Flat structured ramp with a slope of 10 ‰ - The ramp consisted of crossbars at intervals of 10 to 15 m, which were finished from stones between 2.5 and 5 tons. The basins between the crossbars were covered with stones between 300 and 600 kg. Since the material requirement and thus the area secured can be considerably reduced by the larger gradient, this securing method was also investigated in the full model in a straight section under 3-dimensional flow conditions.
Full model
The structured ramp with a gradient of 10 ‰ investigated in the full model had a height of 1.5 m and a river bed width of 85 m. The stones of the crossbars and basins were selected analogous to the stone sizes optimized in the sectional model and bedded on an appropriate filter layer. Adjacent to the foot of the ramp was a tailwater-bed protection consisting of one dense layer, of basin stones. The length of the tailwater-bed protection corresponded to the ramp length. Towards the end of the tailwater protection the density of the stone layer was reduced to zero. In addition, the banks were protected against undercutting by a 3 m wide stone layer. Due to the accelerated current reaching into the headwater, a wedge-shaped stone deposit was required at the crown of the ramp to a depth of about 2 m below the headwater level. The structured ramp designed in this way proved to be stable until the design flood.

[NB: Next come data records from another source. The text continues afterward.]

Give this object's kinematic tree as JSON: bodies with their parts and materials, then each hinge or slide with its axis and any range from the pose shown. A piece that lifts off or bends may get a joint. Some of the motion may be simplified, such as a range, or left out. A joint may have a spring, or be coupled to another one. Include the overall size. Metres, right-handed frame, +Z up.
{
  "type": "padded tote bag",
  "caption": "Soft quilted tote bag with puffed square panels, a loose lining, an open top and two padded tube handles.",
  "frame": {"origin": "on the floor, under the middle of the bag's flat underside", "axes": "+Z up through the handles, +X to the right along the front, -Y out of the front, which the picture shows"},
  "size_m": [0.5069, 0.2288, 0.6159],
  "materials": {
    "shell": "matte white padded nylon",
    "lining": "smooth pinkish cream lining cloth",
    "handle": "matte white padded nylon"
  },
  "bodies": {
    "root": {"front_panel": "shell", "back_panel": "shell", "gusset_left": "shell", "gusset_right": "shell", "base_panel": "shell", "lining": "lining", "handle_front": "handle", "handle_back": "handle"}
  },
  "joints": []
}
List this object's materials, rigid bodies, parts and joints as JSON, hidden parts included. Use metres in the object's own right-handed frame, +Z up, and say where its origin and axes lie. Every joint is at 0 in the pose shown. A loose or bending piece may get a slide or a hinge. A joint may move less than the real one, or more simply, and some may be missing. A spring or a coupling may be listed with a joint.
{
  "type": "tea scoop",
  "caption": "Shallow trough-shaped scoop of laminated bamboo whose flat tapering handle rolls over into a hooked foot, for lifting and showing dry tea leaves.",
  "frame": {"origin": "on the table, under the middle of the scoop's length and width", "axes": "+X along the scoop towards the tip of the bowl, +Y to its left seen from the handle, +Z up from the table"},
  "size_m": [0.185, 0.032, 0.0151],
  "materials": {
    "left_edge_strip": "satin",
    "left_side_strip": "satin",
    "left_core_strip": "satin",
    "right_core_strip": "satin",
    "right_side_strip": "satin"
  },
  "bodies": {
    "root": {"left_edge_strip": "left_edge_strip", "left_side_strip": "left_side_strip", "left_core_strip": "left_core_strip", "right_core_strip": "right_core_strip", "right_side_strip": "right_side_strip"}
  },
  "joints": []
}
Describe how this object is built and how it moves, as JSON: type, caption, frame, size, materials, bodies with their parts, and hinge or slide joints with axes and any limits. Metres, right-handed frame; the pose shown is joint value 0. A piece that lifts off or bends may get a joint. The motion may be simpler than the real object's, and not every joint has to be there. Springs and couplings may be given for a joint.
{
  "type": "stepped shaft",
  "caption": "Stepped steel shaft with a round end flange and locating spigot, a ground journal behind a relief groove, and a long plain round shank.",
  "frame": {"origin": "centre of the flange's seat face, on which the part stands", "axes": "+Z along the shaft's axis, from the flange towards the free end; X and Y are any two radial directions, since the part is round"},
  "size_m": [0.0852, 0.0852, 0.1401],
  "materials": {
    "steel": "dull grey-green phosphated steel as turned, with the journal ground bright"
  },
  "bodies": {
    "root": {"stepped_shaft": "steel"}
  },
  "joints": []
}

A likewise investigated structured ramp with interrupted crossbars for the purpose of generating a meandering flow on the ramp at low water discharge did not bring the desired success.
The knowledge gained from these experiments is not only important for the status of the Salzach, but also in general, and can be transferred to other water bodies in the Alpine and pre-Alpine regions that are in a state of erosion in order to achieve and sustainably secure both the water management and the ecological function in the sense of the EU Water Framework Directive.